I’m so proud of the Yoon men this episode, and Dad and Seung-ho prove that Mom’s reign of callous desperation doesn’t go unchecked. Dad’s Mr. Bennet moment—when he contradicts Mom and forbids Jin-ah from going to the seon—was absolutely priceless, and I could almost hear the echo of Benjamin Whitrow telling Lizzy that from this day, she must be a stranger to one of her parents.
Seung-ho’s outburst, on the other hand, was just sad, because although he glossed over it, he basically told his mom that he’s been suicidal more than once. His warning takes on a painful gravity when you realize he’s begging for Jin-ah’s actual mortal existence, not her love life. Mom’s been so busy centering herself as the victim; I hope she’s finally going to snap out of it once she realizes her actions could end in such terrible consequences. I don’t expect her to approve, but as Seung-ho points out, the abuse has got to stop.

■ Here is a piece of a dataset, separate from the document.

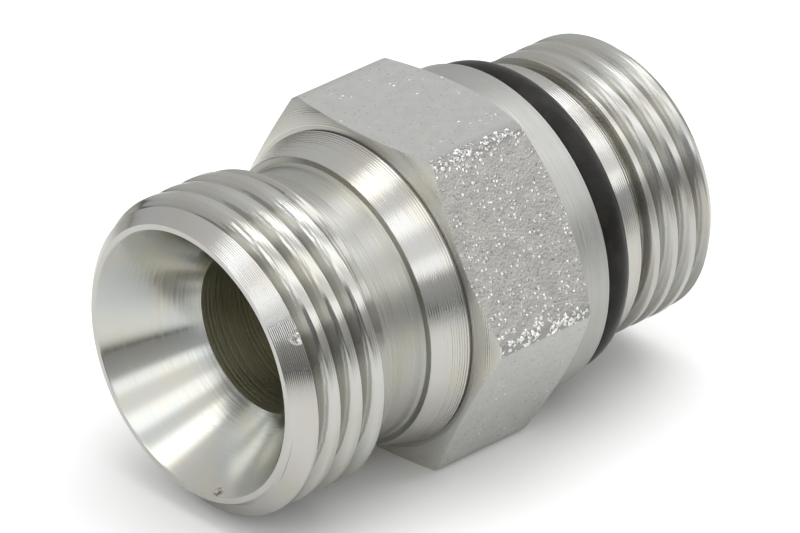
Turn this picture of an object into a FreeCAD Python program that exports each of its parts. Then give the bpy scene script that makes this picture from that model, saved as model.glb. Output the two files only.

That seems like some grim foreshadowing about what is going to happen to Jin-ah when her harassment testimony is revealed. I admit that sometimes I’ve found Jin-ah and her get-along instinct hardest to understand, but despite how much I’ve just criticized her, she’s certainly a force to admire, because here she is, once again taking one for the team by being the person to speak up where no one else will. What burden will this woman not take on? And more importantly, how much will she suffer because of it? For the first time, I’m actually a little afraid for her.